Early Life and Schooling
Marc Jacobs is an internationally acclaimed American fashion designer, recognized for his scintillating design works at Marc Jacobs and Marc by Marc Jacobs, where he is the lead designer (The Vogue 1). He is also the Creative director of Louis Vuitton, a giant and internationally acclaimed French-based design house (The Vogue 1). Born in 1963 in New York, Marc went to the prestigious school of arts, The New York High School and later went on to join The University of Art and Design, Parsons, to further his career in design (The Vogue 2). Marcs environment at young age influenced his passion for art and design in a big way. His early life was spent in a humble background at Teaneck, New Jersey, together with his mother and two younger siblings. Marc got employed at a tender age of 15 as a stock boy in a clothing boutique in the City of New York, where his passion for fashion design developed (Trebay 2). The desire to pursue fashion design as a career was boosted when he was admitted at The New School and later at Parsons, The University of Art and Design, where he later won numerous awards as a budding professional designer. That is, in 1984, he was awarded Perry Ellis Gold Thimble Award, and Chester Weinberg Gold Thimble Award as well as Design Student of the Year (Trebay 3).

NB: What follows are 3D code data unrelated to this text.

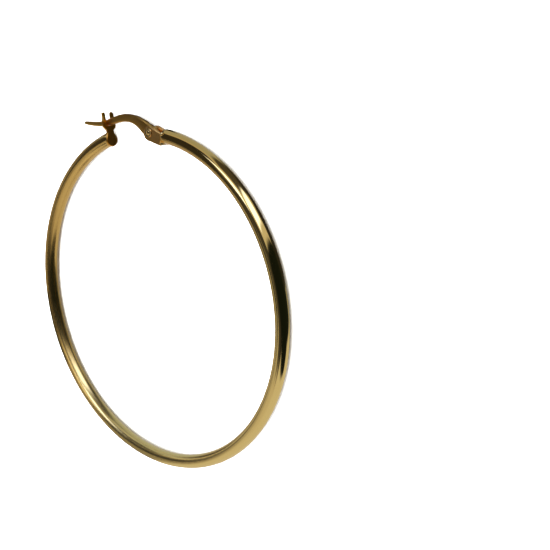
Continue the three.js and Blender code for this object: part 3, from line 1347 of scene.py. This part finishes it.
@dataclass
class TableCamera:
    """The camera above the floor, as the reference view has it round the hoop.

    Attributes:
        distance: from the hoop's centre to the lens, in millimetres.
        azimuth: the lens's direction from the hoop's centre, in degrees about +Z from +X.
        elevation: its height above the hoop's plane, in degrees.
        axis_azimuth: azimuth of the lens's own axis, in degrees.
        axis_elevation: its elevation.
        roll: turn of the camera about its axis, in degrees.
        focal_length: in millimetres on a 36 mm sensor.
    """

    distance: float = 138.243
    azimuth: float = 13.295
    elevation: float = 40.523
    axis_azimuth: float = 13.910
    axis_elevation: float = 47.866
    roll: float = -105.355
    focal_length: float = 62.41

    @staticmethod
    def bearing(azimuth: float, elevation: float) -> Vector:
        """Unit vector at an azimuth and an elevation in degrees."""
        flat = math.cos(math.radians(elevation)) * direction(math.radians(azimuth))
        return flat + Vector((0.0, 0.0, math.sin(math.radians(elevation))))

    def build(self, layout: Layout) -> Object:
        """Sets the scene's camera.

        Args:
            layout: the shared places.

        Returns:
            The camera.
        """
        data = bpy.data.cameras.new("table_camera")
        data.sensor_width, data.lens = 36.0, self.focal_length
        data.clip_start, data.clip_end = 0.01, 10.0
        camera = bpy.data.objects.new("table_camera", data)
        back = self.bearing(self.axis_azimuth, self.axis_elevation)
        level = Vector((0.0, 0.0, 1.0)).cross(back).normalized()
        turn = Matrix((level, back.cross(level), back)).transposed().to_4x4()
        camera.matrix_world = (
            Matrix.Translation((layout.centre + self.distance * self.bearing(self.azimuth, self.elevation)) * MM)
            @ turn
            @ Matrix.Rotation(math.radians(self.roll), 4, "Z")
        )
        bpy.context.scene.collection.objects.link(camera)
        bpy.context.scene.camera = camera
        return camera


# The tube's colour carries painted shade, warmer and darker towards one side of the hoop.
TUBE_GOLD = PolishedGold(
    "gold_drawn_tube", metal="#E7C77C", patina="#D2A85C", patina_share=0.15, painted_shade=0.85, worn=0.14)
# The fork's gold is painted darker and more orange than the tube's, a painted shade that stands in for the brown shade
# the fork mirrors.
FORK_GOLD_PAINTED_SHADE = PolishedGold(
    "gold_fork_painted_shade", metal="#E8A23C", patina="#D08A30", roughness=0.28, ripple_size=1.2, ripple=0.001)
BOX_GOLD = PolishedGold(
    "gold_folded_box", metal="#ECB464", patina="#DCA050", roughness=0.34, ripple_size=1.2, ripple=0.001)
WIRE_GOLD = PolishedGold(
    "gold_ear_wire", metal="#ECB458", patina="#D69A46", roughness=0.28, ripple_size=1.5, ripple=0.002)
RIVET_GOLD = PolishedGold("gold_peened_rivet", metal="#EEC67A", patina="#DDAE5C", ripple_size=0.6, ripple=0.001)
SOLDER_GOLD = PolishedGold("gold_easy_solder", metal="#EECB84", patina="#E0B870", roughness=0.1, ripple_size=0.5)


def report(piece: Object) -> None:
    """Logs a piece's name, its number of faces and the body it rides."""
    log.info("%s: %d faces, rides %s", piece.name, len(piece.data.polygons), piece["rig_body"])


def main() -> None:
    """Builds the camera, the studio and the earring in order."""
    logging.basicConfig(level=logging.INFO, format="%(message)s")
    layout = Layout.from_frame()
    TableCamera().build(layout)
    Studio().build()
    fork = CatchFork(layout)
    box = HingeBox(layout)
    report(HoopTube(layout).build(TUBE_GOLD.build()))
    report(fork.build(FORK_GOLD_PAINTED_SHADE.build()))
    report(box.build(BOX_GOLD.build()))
    report(SolderSeams(layout, fork, box).build(SOLDER_GOLD.build()))
    report(EarWire(layout, fork).build(WIRE_GOLD.build()))
    report(HingeRivet(layout, box).build(RIVET_GOLD.build()))


if __name__ == "__main__":
    main()
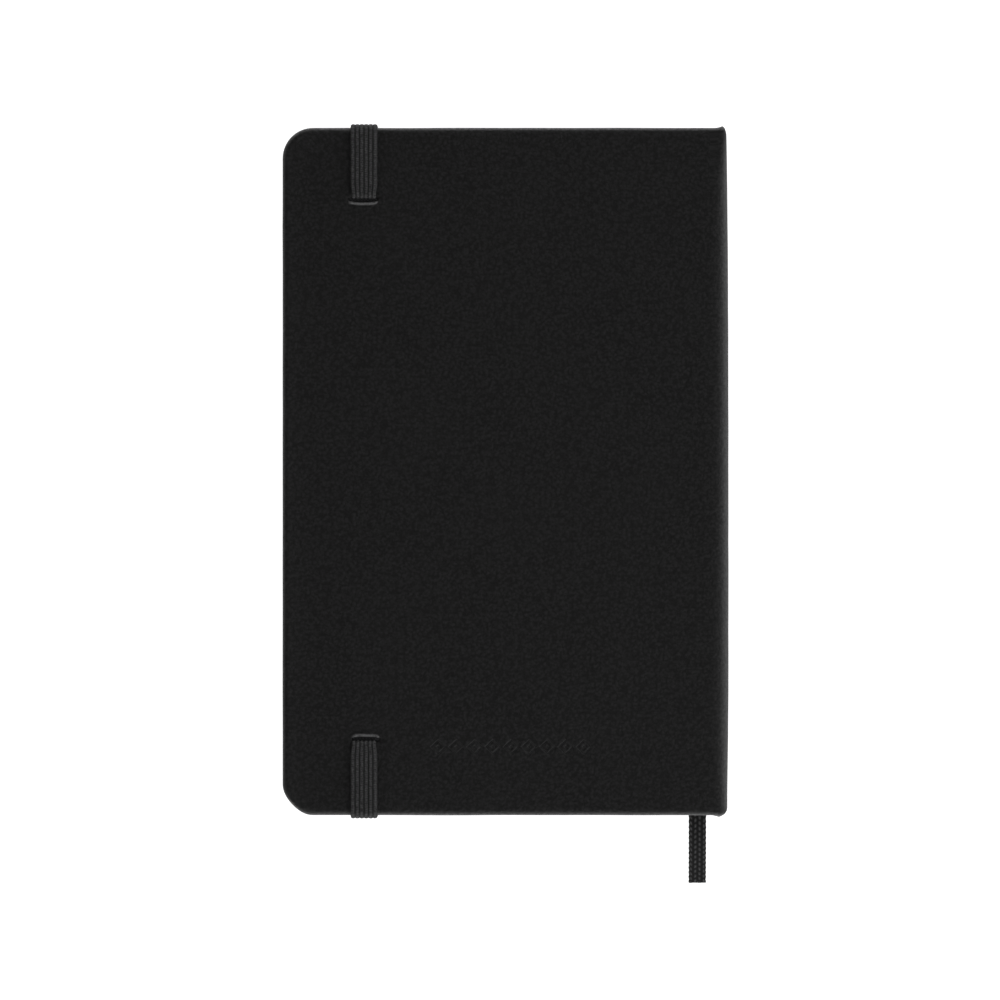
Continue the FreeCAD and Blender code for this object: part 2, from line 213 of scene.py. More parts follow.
def in_millimetres(tree, place, stretch=(1, 1, 1)):
    """A pattern's coordinates, counted in millimetres."""
    return scaled(tree, place, [1000 * k for k in stretch])


def new_material(name, roughness, specular=0.5, sheen=0.0):
    material = bpy.data.materials.new(name)
    material.use_nodes = True
    tree = material.node_tree
    shader = tree.nodes["Principled BSDF"]
    shader.inputs["Roughness"].default_value = roughness
    shader.inputs["Specular IOR Level"].default_value = specular
    shader.inputs["Sheen Weight"].default_value = sheen
    return material, tree, shader


def dress(tree, shader, colour, grain, roughness, height, depth_mm, strength):
    """Joins colour, roughness that varies with a grain, and relief to the shader."""
    rough = spread(tree, grain, 0.3, 0.7, *roughness)
    bump = node(tree, "ShaderNodeBump", {
        "Height": height, "Distance": depth_mm * MM, "Strength": strength})
    tree.links.new(colour, shader.inputs["Base Color"])
    tree.links.new(rough, shader.inputs["Roughness"])
    tree.links.new(bump.outputs["Normal"], shader.inputs["Normal"])


def sheet_place(tree):
    """The place on the piece's own flat sheet, from its UV map."""
    return node(tree, "ShaderNodeUVMap", uv_map="Sheet").outputs["UV"]


def object_place(tree):
    return node(tree, "ShaderNodeTexCoord").outputs["Object"]


def stored(tree, attribute):
    """A number that the mesh carries, such as its yarns' height, or its edges' wear and painted
    highlight.
    """
    return node(tree, "ShaderNodeAttribute", attribute_name=attribute).outputs["Fac"]


def grey(level):
    return level, level, level


# ---------------------------------------------------------------- materials

def stamped_row(tree, place):
    """1 where the row of outlined lozenges is pressed into the sheet, in millimetres."""
    parts = node(tree, "ShaderNodeSeparateXYZ", {0: place}).outputs
    across = maths(tree, "SUBTRACT", parts["X"], ORNAMENT[0] / MM)
    up = maths(tree, "ABSOLUTE", maths(tree, "SUBTRACT", parts["Y"], ORNAMENT[1] / MM))
    pitch = LOZENGE_PITCH / MM
    steepness = 0.5 * LOZENGE_PITCH / ORNAMENT_HALF[1]
    turns = maths(tree, "ADD", maths(tree, "DIVIDE", across, pitch), LOZENGES / 2 + 0.5)
    inside = maths(tree, "MULTIPLY", maths(tree, "PINGPONG", turns, 0.5), pitch)
    size = maths(tree, "ADD", inside, maths(tree, "MULTIPLY", up, steepness))
    off_line = maths(tree, "ABSOLUTE", maths(tree, "SUBTRACT", size, 0.39 * pitch))
    outline = spread(tree, off_line, 0.27, 0.20)
    centre = spread(tree, size, 0.46, 0.38)
    in_row = maths(tree, "MULTIPLY",
                   maths(tree, "LESS_THAN", maths(tree, "ABSOLUTE", across), ORNAMENT_HALF[0] / MM),
                   maths(tree, "LESS_THAN", up, ORNAMENT_HALF[1] / MM))
    return maths(tree, "MULTIPLY", in_row, maths(tree, "MAXIMUM", outline, centre))


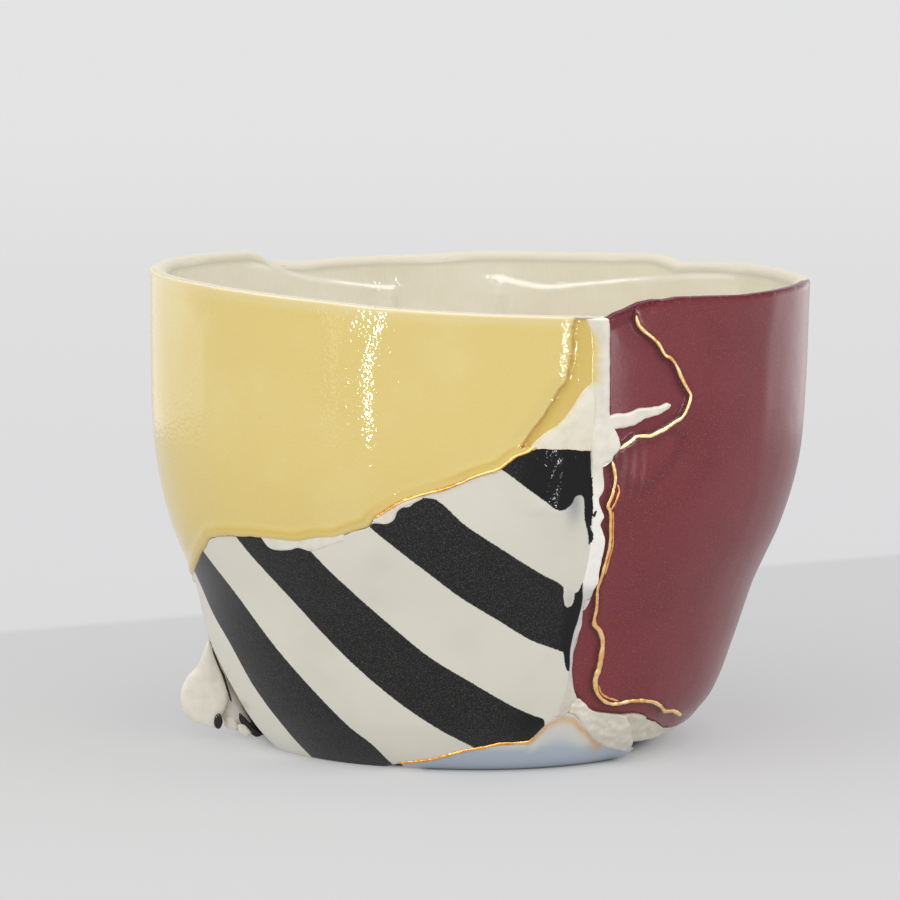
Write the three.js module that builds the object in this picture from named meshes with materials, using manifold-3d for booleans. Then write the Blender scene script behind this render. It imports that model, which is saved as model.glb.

His life at Parsons continued to bear more fruits when as a student, he designed a hand-knit sweater, which was later reproduced in mass by the institutions design department, earning him good income after they were sold out in large numbers (New York Times 2). Continuous excellence in practical design at Parsons saw him get recruited at Perry Ellis, to become the main designer after the death of the founder (New York Times 3).
Post School Design Period
After successful and highly promising school life, Marc involved himself in a series of design activities with several prestigious design houses. His post school journey to successful design life began in 1986, when he broke into limelight after becoming the youngest fashion designer to be awarded the Council of Fashion Design of America (CFDA) of the years at a New York Fashion Talent Show (Jones 76). His ability to diversify his fashion design products ranging from womenswear and menswear, as well as accessories made many people to compare him with Miuccacia Prada of Italy (The New York Times 1). The New York Times described him as the bellwether label, the mercurial designer who stuns, delights, scares the fashion world (New York Times 1).
Marc started to venture into design of women clothing category, when he together with Duff, a fellow designer joined Tristan Russo in 1989 (The Vogue 3). Marc was appointed Vice President, deputizing Duffy, who was the President (The Vogue 3). Marcs successful design of womens clothing became apparent in 1992 when he won The Womens Designer of the Year Award, an annual award organized and supported by Council of Fashion Designers of America (New York Times 5). This honor came after Marc supervised the design of several womens licensees between 1990 and 1992, which are believed to have been associated with his skillful and persistent work towards improving design work (New York Times 6). After successful design of womenswear, Marc decided to compile his first ever complete collection of menswear in 1994, after producing a variety of clothes including caps, trousers, blazers and many more (Trebay 17).
Marc Jacobs and the Use of Old Designs
As stated earlier, fashion designers have the tendency to use the past design works to inspire their new innovation, and sometimes goes as far as reinventing design of the past century to attract the present ideas. Marc has not been left out in this category of designers as almost all his artworks can be traced back to past decades of the last century. Some of his critics have alluded to this trend and accused him of being a mere copyist of the past fashion designs, without any originality (New York Times 5). However, most of his supporters belief that contrary to most of the brand name fashion designers who hide their inspirational pasts design works, Marc designs and acknowledges that he got inspired by some historical design works and just improve on it through modern skills and creativity (Jones 29). On his part, Marc believes in his design category when he says that even if some people feel hedonistic, what I adore most is when they fail to look at the products keenly (Jones 30). He goes further to explain his category when he says that he is not interested in sexy-clothing but single case of the female and male sexes (Jones 30). His reputation expanded even more when in 2009, he hosted the Model and Mouse, an event that was organized at Institute Gala (The Vogue 4).